The township hasn’t paid the bill and Kidwell has indicated it won’t until it receives a summary report.
“He billed us for 5.8 hours,” Kidwell said in an interview last week. “When he says he just didn’t get around to doing one, the bill contradicts him totally.”
The township board has advised Lucas to have McCamman produce the report as soon as possible.
Scope of investigation
Kidwell claims when he signed the agreement with McCamman to complete the investigation, he didn’t know the scope of the investigation. He alleges that former township attorney Mary LaSata Spiegel handled setting up the investigation with McCamman.
“Kurt (McCamman) was given very specific, narrow avenues for this investigation,” Kidwell said. “He was only to investigate whether the township employee policy was violated. Had I known that was the case, I would have stopped the investigation at the beginning.”
Because Ringler is an elected official, the employee policies don’t apply to him anyway, Kidwell said.
Niles Township doesn’t have an ethics handbook for elected officials, something Kidwell pushed for when he was elected in 2008.
“The first year I was here, we tried to get a policy for the board, but the board continuously tabled it,” Kidwell said.
Kidwell said he thought the investigation would include looking into possible criminal offenses. Woodrick hasn’t filed a complaint with law enforcement or the county prosecutor about the incident though, according to Kidwell.
LaSata Spiegel wouldn’t comment on the scope of the investigation but said Kidwell visited McCamman before he was hired and signed the agreement between the township and the investigator.
“If Mr. Kidwell, after his visit with Mr. McCamman, had been dissatisfied, we certainly would not have retained him,” LaSata Spiegel said.
She also said McCamman is a highly respected investigator and recently gave a presentation on municipality internal investigations at a Michigan Township Association conference.
At a township board meeting in March, LaSata Spiegel informed the trustees that the investigation of Ringler concluded that “no violation of policy occurred.”

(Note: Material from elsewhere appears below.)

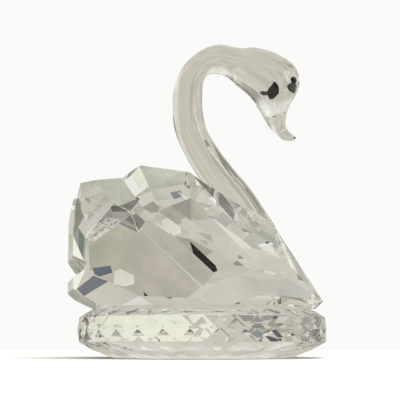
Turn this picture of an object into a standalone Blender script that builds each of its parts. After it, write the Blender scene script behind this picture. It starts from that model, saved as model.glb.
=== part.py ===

In an interview Tuesday, Lasata Spiegel said she had received a phone call before that meeting from McCamman reporting that Ringler hadn’t violated the township employee policy. The employee policy doesn’t apply to elected officials, but Spiegel said the report found that even if the policies did apply, Ringler wouldn’t have been in violation.
But without a summary report, some are skeptical if the findings are valid.
“Where we can exonerate somebody without any proof or factual basis to stand behind is wrong,” Daniel said.
Daniel said even if the summary report does find Ringler innocent, the report is already “soiled.”
“The way I look at it now, how can we trust this investigation if after months he has billed us for it, he has not put it together? How do we know if the content is even going to be fair?” Daniel said.
Ringler and Kidwell make no bones about the fact they haven’t gotten along since Kidwell was elected township supervisor. They have had differing opinions on many issues, sometimes with the disagreements erupting into shouting matches at township board meetings.
The investigation of Ringler first came to light after Kidwell issued a press release to local media outlets. This led to a recall effort against Kidwell with supporters arguing Kidwell breached the confidentiality of a closed meeting and an employee’s right to a confidential investigation.
Ringler called the press release “defaming” and has threatened to file suit against Kidwell if he doesn’t send a retraction letter to the Niles Daily Star, South Bend Tribune and St. Joseph Herald-Palladium — all media outlets that quoted the release.
The terms of Kidwell and Ringler, along with all the other Niles Township trustees, expire in November 2012.